In PT Bakrie Investindo v Global Distressed Alpha Fund 1 Ltd Partnership, the Court of Appeal of the Republic of Singapore addressed issues of Civil procedure — Judgments and orders.

Case Details

  • Citation: [2013] SGCA 51
  • Title: PT Bakrie Investindo v Global Distressed Alpha Fund 1 Ltd Partnership
  • Court: Court of Appeal of the Republic of Singapore
  • Date: 25 September 2013
  • Judges: Sundaresh Menon CJ; Andrew Phang Boon Leong JA; Judith Prakash J
  • Coram: Sundaresh Menon CJ; Andrew Phang Boon Leong JA; Judith Prakash J
  • Case Number: Civil Appeal No 1 of 2013
  • Plaintiff/Applicant: PT Bakrie Investindo
  • Defendant/Respondent: Global Distressed Alpha Fund 1 Ltd Partnership
  • Counsel for Appellant: Suresh Damodara (Damodara Hazra LLP)
  • Counsel for Respondent: Hri Kumar Nair SC and Emmanuel Duncan Chua (Drew & Napier LLC)
  • Legal Area: Civil procedure — Judgments and orders (enforcement)
  • Reported Decision Below: [2013] 2 SLR 429
  • Key Procedural/Enforcement Rules: Order 67 r 10(2) of the Rules of Court (Cap 322, R 5, 2006 Rev Ed)
  • Statutes Referenced (as provided): Interpretation Act (Cap A) and related provisions; Bankruptcy Act; Common Law Procedure Act; Common Law Procedure Act 1854; Debtors Act; Debtors Act 1869; Reciprocal Enforcement of Commonwealth Judgments Act (Cap 264) (RECJA)
  • Other Statutory/Rules Framework Mentioned: Supreme Court of Judicature Act (Cap 322) Fifth Schedule (leave requirement for appeals from interlocutory applications)
  • Core Issues: (1) Whether an examination of judgment debtor proceedings (EJD) is “execution” for O 67 r 10(2); (2) Whether an application to set aside registration is “finally determined” while pending before the Court of Appeal
  • Judgment Length: 12 pages, 7,730 words

Summary

In PT Bakrie Investindo v Global Distressed Alpha Fund 1 Ltd Partnership [2013] SGCA 51, the Court of Appeal considered the meaning of the word “execution” in Order 67 r 10(2) of the Rules of Court. The dispute arose after a foreign judgment—registered in Singapore under the Reciprocal Enforcement of Commonwealth Judgments Act (RECJA)—was used to obtain an order to examine a judgment debtor’s assets. The judgment debtor sought to adjourn the examination until its application to set aside the registration was finally determined.

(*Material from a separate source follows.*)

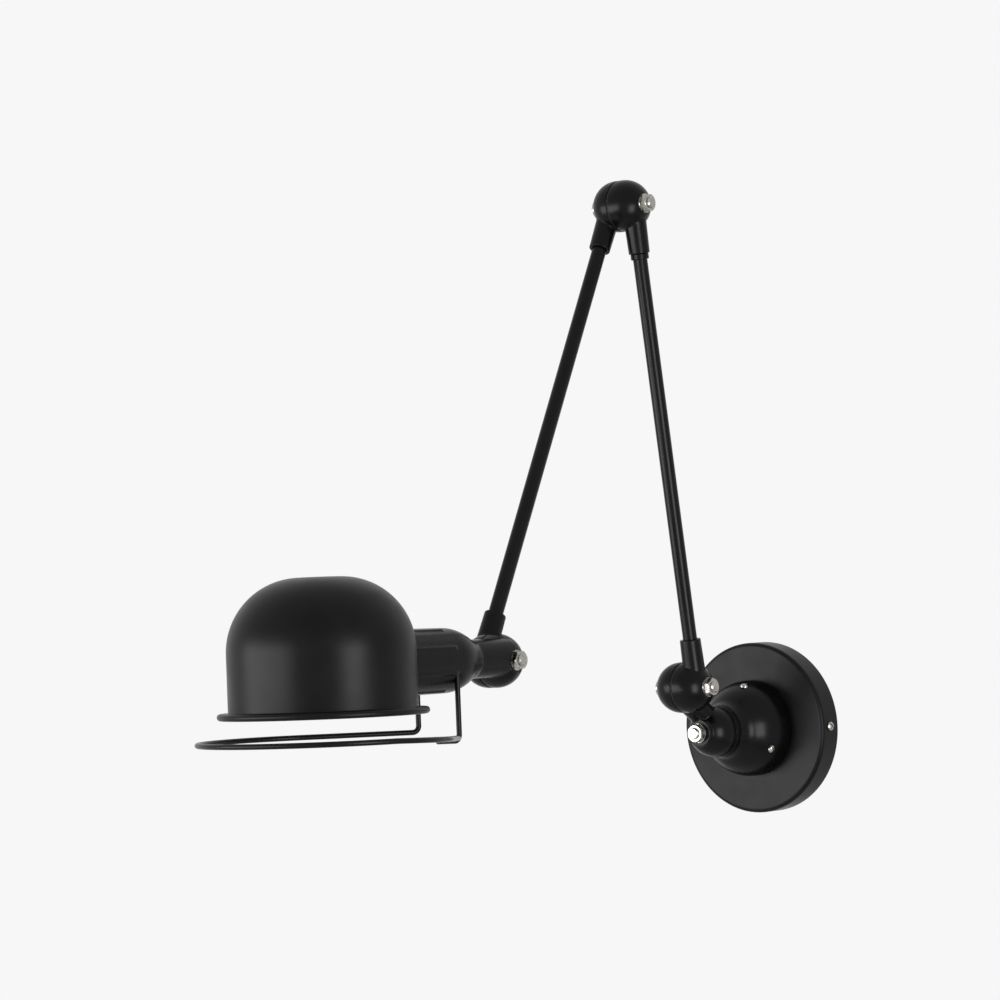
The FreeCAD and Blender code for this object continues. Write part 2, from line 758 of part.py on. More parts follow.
def handle():
    """Steel wire: two legs out of the housing and one open ring under the shade."""
    low = -handle_drop
    back = shade_reach - handle_reach
    spread = math.atan2(handle_half_w, back) + math.acos(handle_ring_r / math.hypot(handle_half_w, back))
    meet_x = handle_ring_r * math.sin(spread)
    meet_y = handle_ring_r * math.cos(spread) - shade_reach
    eased = handle_corner * (1 - math.sin(math.radians(45)))

    def side(sign):
        """Leg, corner and straight run that touches the ring, on one side."""
        leg = vec(sign * handle_half_w, -handle_reach, low)
        meet = vec(sign * meet_x, meet_y, low)
        run = meet.sub(leg)
        run.normalize()
        corner_top = leg.add(vec(0, 0, handle_corner))
        corner_end = leg.add(run * handle_corner)
        middle = leg.add(run * eased).add(vec(0, 0, eased))
        return [
            line(leg.add(vec(0, 0, handle_top - low)), corner_top),
            arc(corner_top, middle, corner_end),
            line(corner_end, meet),
        ]
    ring = arc(vec(meet_x, meet_y, low), vec(0, -shade_reach - handle_ring_r, low), vec(-meet_x, meet_y, low))
    path = Part.Wire(side(1) + [ring] + side(-1)[::-1])
    start = vec(handle_half_w, -handle_reach, handle_top)
    section = Part.Wire(Part.makeCircle(handle_wire_r, start, vec(0, 0, -1)))
    wire = path.makePipeShell([section], True, False)
    wire.translate(vec(head_x, 0, 0))
    return wire


# ---- assembly ----------------------------------------------------------------------------

def contact_pieces(name, fixed_place, turning_place):
    """The pieces of one joint's sliding contacts, by node name."""
    return {
        name + "_ring_disc": fixed_place(ring_disc()),
        name + "_contact_rings": fixed_place(contact_rings()),
        name + "_brush_disc": turning_place(brush_disc()),
        name + "_brushes": turning_place(brushes()),
    }


def fasteners(name, place, head_face, nut_face):
    """Bolt, washer, nut and seam ring of one joint, by node name."""
    return {
        name + "_bolt": place(joint_bolt(head_face, nut_face)),
        name + "_washer": place(joint_washer(nut_face)),
        name + "_nut": place(joint_nut(nut_face)),
        name + "_seam_ring": place(seam_ring()),
    }


def wall_side():
    return {
        "wall_bracket": wall_bracket(),
        "canopy": canopy(),
        "canopy_rim_screws": canopy_rim_screws(),
        "terminal_block": terminal_block(),
        "terminal_screws": terminal_screws(),
        "earth_screw": earth_screw(),
        "canopy_collar": canopy_collar(),
        "collar_screws": collar_screws(),
        "base_dome": base_dome(),
        "dome_set_screws": dome_set_screws(),
        "wall_knuckle": wall_knuckle(),
    }


def arms():
    joint = arm_joint()
    left_joint = mirrored(joint)
    upper_tube = mirrored(arm_tube(upper_centres))
    return {
        "lower_arm_bottom_joint": at_shoulder(joint),
        "lower_arm_tube": at_shoulder(arm_tube(lower_centres)),
        "lower_arm_lock_ring": at_shoulder(lock_ring(lower_centres)),
        "lower_arm_top_joint": at_elbow_lower(flipped(joint)),
        "upper_arm_top_joint": at_elbow_upper(left_joint),
        "upper_arm_tube": at_elbow_upper(upper_tube),
        "upper_arm_bottom_joint": at_tilt_upper(flipped(left_joint)),
    }


def head():
    pieces = {
        "head_housing": head_housing(),
        "shade": shade(),
        "shade_clamp_ring": shade_clamp_ring(),
        "lamp_holder": lamp_holder(),
        "holder_shell": holder_shell(),
        "bulb_cap": bulb_cap(),
        "bulb_glass": bulb_glass(),
        "handle": handle(),
    }
    return {name: at_tilt_head(shape) for name, shape in pieces.items()}


def build():
    nodes = wall_side()
    nodes.update(arms())
    nodes.update(head())
    nodes.update(contact_pieces("swivel", at_wall, at_wall))
    nodes.update(contact_pieces("shoulder", at_shoulder, at_shoulder))
    nodes.update(contact_pieces("elbow", at_elbow_upper, at_elbow_lower))
    nodes.update(contact_pieces("tilt", at_tilt_upper, at_tilt_head))
    nodes.update(fasteners("swivel", at_wall, dome_floor - seam_depth, swivel_face))
    nodes.update(fasteners("shoulder", at_shoulder, -pole_x, pole_x))
    nodes.update(fasteners("elbow", at_elbow_upper, -pole_x, pole_x))
    nodes.update(fasteners("tilt", at_tilt_upper, -pole_x, pole_x))
    return nodes


os.makedirs("parts", exist_ok=True)
for node_name, node_shape in build().items():
    node_shape.exportStep(os.path.join("parts", node_name + ".step"))
    print(node_name, len(node_shape.Solids), "solids", round(node_shape.Volume), "mm3", node_shape.isValid())
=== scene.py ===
import json
from math import acos, atan2, cos, pi, radians, sin, sqrt, tan

import bmesh
import bpy
from mathutils import Matrix, Vector


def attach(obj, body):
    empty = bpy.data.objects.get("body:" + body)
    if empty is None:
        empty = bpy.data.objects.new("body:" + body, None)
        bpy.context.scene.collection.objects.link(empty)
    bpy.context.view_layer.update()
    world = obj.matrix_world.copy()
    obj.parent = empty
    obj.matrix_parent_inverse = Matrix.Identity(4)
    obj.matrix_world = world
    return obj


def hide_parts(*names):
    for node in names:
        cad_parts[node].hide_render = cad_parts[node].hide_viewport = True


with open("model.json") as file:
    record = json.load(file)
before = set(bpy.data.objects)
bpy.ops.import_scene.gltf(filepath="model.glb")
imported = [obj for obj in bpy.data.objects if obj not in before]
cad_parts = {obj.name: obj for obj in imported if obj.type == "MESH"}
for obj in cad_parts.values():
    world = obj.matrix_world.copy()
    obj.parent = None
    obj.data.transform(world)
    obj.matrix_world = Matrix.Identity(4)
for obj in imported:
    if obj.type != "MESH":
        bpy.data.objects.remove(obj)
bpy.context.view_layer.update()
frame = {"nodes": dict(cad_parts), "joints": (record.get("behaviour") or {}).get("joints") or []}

# ---- Wall bracket --------------------------------------------------------------------
# A flat steel bar against the wall carries the lamp, and its bent ears take the canopy's
# rim screws. It is zinc-plated after pressing; the mains terminal block stands on it.

MM = 0.001
nodes = frame["nodes"]


def colour(code):
    """Linear colour of an sRGB hex code."""
    channels = [int(code[i:i + 2], 16) / 255 for i in (1, 3, 5)]
    linear = [c / 12.92 if c <= 0.04045 else ((c + 0.055) / 1.055) ** 2.4 for c in channels]
    return (*linear, 1.0)


def add(tree, kind, inputs=None, **settings):
    """Node of a kind with its settings; an input takes a value or another node's socket."""
    node = tree.nodes.new(kind)
    for key, value in settings.items():
        setattr(node, key, value)
    for key, value in (inputs or {}).items():
        if isinstance(value, bpy.types.NodeSocket):
            tree.links.new(value, node.inputs[key])
        else:
            node.inputs[key].default_value = value
    return node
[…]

The Court of Appeal dismissed the appeal and upheld the approach that examination of a judgment debtor (EJD) does not fall within “execution” for the purposes of O 67 r 10(2). As a result, the examination could proceed even though the setting aside application was pending before the Court of Appeal. The Court also addressed a preliminary procedural point concerning whether leave was required to appeal from an order made at the hearing of an interlocutory application.

What Were the Facts of This Case?

PT Bakrie Investindo (“Bakrie”) is an investment holding company incorporated in Indonesia. In 1996, it underwrote US$50m worth of guaranteed notes issued by one of its subsidiaries. When the subsidiary defaulted at maturity, Bakrie entered into a composition plan with creditors, which was ratified by the Indonesian courts in Jakarta.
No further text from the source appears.